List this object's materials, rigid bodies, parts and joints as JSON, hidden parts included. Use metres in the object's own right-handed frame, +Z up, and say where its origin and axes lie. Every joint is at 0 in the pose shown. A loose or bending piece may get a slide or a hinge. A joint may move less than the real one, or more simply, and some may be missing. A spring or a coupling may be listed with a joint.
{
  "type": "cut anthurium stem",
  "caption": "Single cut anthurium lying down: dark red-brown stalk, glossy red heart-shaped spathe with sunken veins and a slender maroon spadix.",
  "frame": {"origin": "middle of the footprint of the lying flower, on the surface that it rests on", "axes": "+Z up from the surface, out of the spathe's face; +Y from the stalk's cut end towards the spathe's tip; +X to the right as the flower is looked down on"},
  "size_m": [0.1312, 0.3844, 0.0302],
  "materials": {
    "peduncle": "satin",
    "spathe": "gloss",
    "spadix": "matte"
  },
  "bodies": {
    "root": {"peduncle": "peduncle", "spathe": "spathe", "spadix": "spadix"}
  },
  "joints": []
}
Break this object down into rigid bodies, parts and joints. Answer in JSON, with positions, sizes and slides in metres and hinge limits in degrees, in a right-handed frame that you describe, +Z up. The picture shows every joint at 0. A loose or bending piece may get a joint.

^^^^

**THE REQUEST:** Write the material out again in its entirety, exactly as shown.

**TASK SOLUTION:**
List this object's materials, rigid bodies, parts and joints as JSON, hidden parts included. Use metres in the object's own right-handed frame, +Z up, and say where its origin and axes lie. Every joint is at 0 in the pose shown. A loose or bending piece may get a slide or a hinge. A joint may move less than the real one, or more simply, and some may be missing. A spring or a coupling may be listed with a joint.
{
  "type": "cut anthurium stem",
  "caption": "Single cut anthurium lying down: dark red-brown stalk, glossy red heart-shaped spathe with sunken veins and a slender maroon spadix.",
  "frame": {"origin": "middle of the footprint of the lying flower, on the surface that it rests on", "axes": "+Z up from the surface, out of the spathe's face; +Y from the stalk's cut end towards the spathe's tip; +X to the right as the flower is looked down on"},
  "size_m": [0.1312, 0.3844, 0.0302],
  "materials": {
    "peduncle": "satin",
    "spathe": "gloss",
    "spadix": "matte"
  },
  "bodies": {
    "root": {"peduncle": "peduncle", "spathe": "spathe", "spadix": "spadix"}
  },
  "joints": []
}
Break this object down into rigid bodies, parts and joints. Answer in JSON, with positions, sizes and slides in metres and hinge limits in degrees, in a right-handed frame that you describe, +Z up. The picture shows every joint at 0. A loose or bending piece may get a joint.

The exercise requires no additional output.